Don’t rush back on the next train – Cafe de Kring is a fantastic bar which an excellent selection of Belgian beers, including the excellent Rodenbach Grand Cru on draft, which is consistently rated one of the best beers in the world. This is a normal local bar, super low key and laid back, usually with a football match showing on the TV, that just happens to have one of the best beer selections available that I’ve ever seen. But then I guess this is Lembeek.

Vegan Restaurants & Cafes

Straight off the train at Brussels-Midi we chowed down on some super tasty vegan burger based scran at Greenway, located perfectly right inside the station. The kiosk is located on the ground floor of the station on the north-west side, near the doors that exit onto Place Victor Horta and there are plenty of tables and chairs nearby, or sit out in the square if the weather’s good. The small menu focuses on burgers and wraps as well as a selection of sides including salads and wedges, all of which is incredibly fresh despite this being very much a fast food joint.
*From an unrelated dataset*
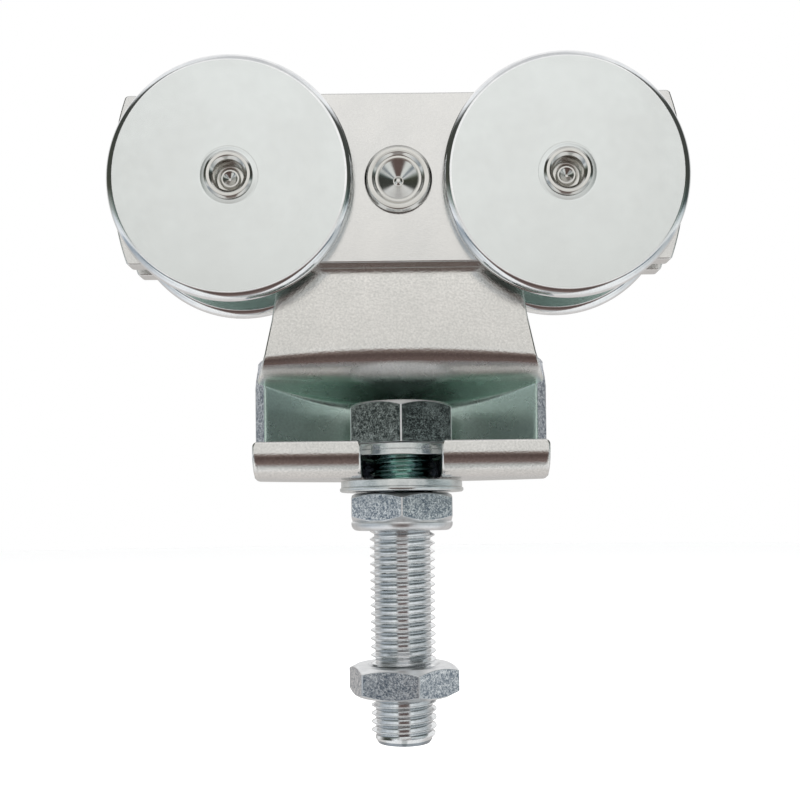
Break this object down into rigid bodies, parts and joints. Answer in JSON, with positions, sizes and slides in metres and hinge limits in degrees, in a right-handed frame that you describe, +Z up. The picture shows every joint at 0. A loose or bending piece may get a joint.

Most of the options can be made vegan.

Perhaps surprisingly for a European capital city, Brussels doesn’t do too well in the vegan dining st(e)akes and Greenway is one of very few good quality vegan restaurants. There are, however, plenty of good quality African, Asian and Middle Eastern restaurants across the city, all of which have decent meat-free options. Fanny Thai near the Bourse is a pretty good option with a comprehensive vegan and vegetarian menu and good fresh tasting grub at reasonable prices. For Breakfast Le Pain Quotidien is a good if familiar bet for granola and toast. There are a few branches across the city but the best by far is in Les Galeries Royales Saint-Hubert, where you can sit inside the beautiful Galeries and pretend to be a posh person as you watch shoppers strolling around the fancy chocolate shops.

Accommodation

Hotel des Galeries is a gorgeous little boutique hotel right in the centre of Brussels. Each room is beautifully kitted out in a mid-century minimalist style, and the bathrooms are absolutely huge, plus if you’re lucky you’ll get a room with a window opening out into the Galeries. Rates start at £100 per night.